CAPE MAY, N.J. — The highest-ranking officer and enlisted member of the U.S. Coast Guard attended recruit graduation at Training Center Cape May Friday at 11 a.m.
Coast Guard Commandant Adm. Robert Papp was the keynote speaker at the graduation for Recruit Company Zulu 186 along with Master Chief Petty Officer Michael P. Leavitt, the master chief petty officer of the Coast Guard.
“It was inspiring to share this important day with the family and friends of Zulu 186,” said Papp following the ceremony. “However, graduation is just the beginning. In just a couple weeks, most of these new Coast Guardsmen will be conducting frontline Coast Guard operations regionally and globally.”
Papp is the most senior leader of the Nation’s longest continuous maritime armed force. He is responsible for more than 43,000 active duty members, 7,800 reservists, 8,300 civilian employees and 33,000 Auxiliary volunteers. Under Papp’s watch in 2011, the Coast Guard saved more than 3,800 lives, seized more than 166,000 pounds of cocaine, interdicted nearly 2,500 undocumented migrants attempting to illegally enter the United States, and continued the deployment of six Patrol Boats and 400 personnel to protect Iraq’s critical maritime infrastructure and train Iraqi naval forces.
The focus of Papp’s leadership has been on properly training and equipping the Coast Guard’s personnel to carry out their important and, many times, dangerous missions. Papp recently addressed the Coast Guard on the importance of proficiency beyond accession into the service, and he challenged the graduates of Zulu 186 to also strive for continued professional growth.
“The continued flow of drugs and migrants toward our shores, threats to fisheries, the increased activity in the Arctic, and our mandate to assure the safe and secure approaches to American ports all challenge the Coast Guard on a daily basis,” said Papp. “To meet these threats we need the Coast Guardsmen of Zulu Company to continually develop their proficiency, which will serve as an anchor upon which the Coast Guard will hold fast in uncertain and stormy seas, and I have no doubt they will.”
Leavitt is Papp’s senior enlisted advisor and is a 1982 graduate of Training Center Cape May with Recruit Company November 112. Leavitt advises Papp on enlisted workforce policies, advocates for military benefits and entitlements, is the service’s senior enlisted mentor, and acts as the sounding board for select enlisted administrative actions.

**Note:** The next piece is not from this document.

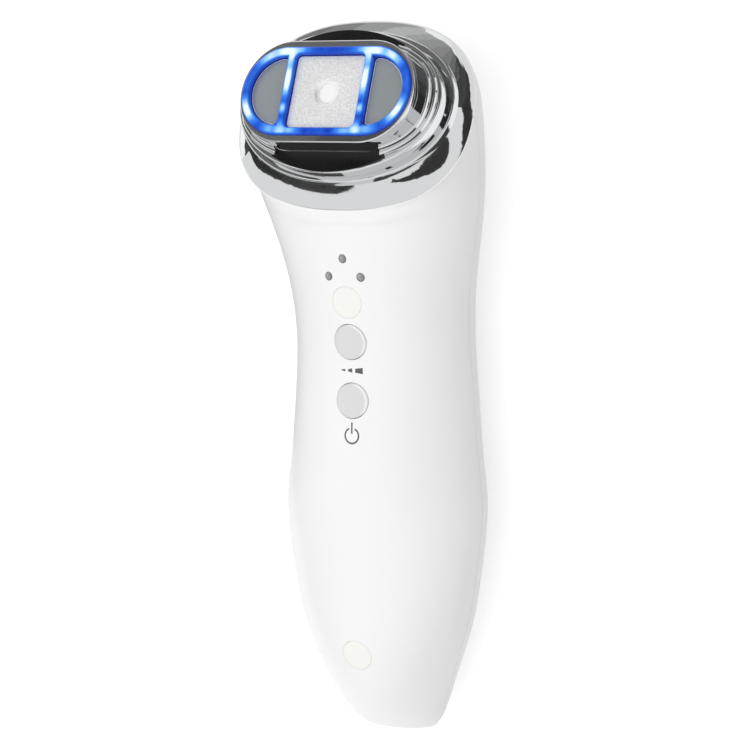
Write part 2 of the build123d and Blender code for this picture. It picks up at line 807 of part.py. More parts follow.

“Today’s graduates have taken the first step down a path that will lead to significant personal and professional growth,” said Leavitt following Zulu 186’s graduation ceremony. “I‘m confident that they will join their shipmates in the fleet and complete our service’s missions with the same sacrifice, dedication, and commitment I see every day in the Coast Guard.”
Training Center Cape May advanced 75 recruits from Zulu 186 during Friday’s ceremony. Approximately 85 percent of the original recruits who formed Zulu Company June 19 graduated Friday. The company had a 15-percent attrition rate. Most of the recruits in Zulu Company will be reporting to their first operational unit on or about Aug. 27.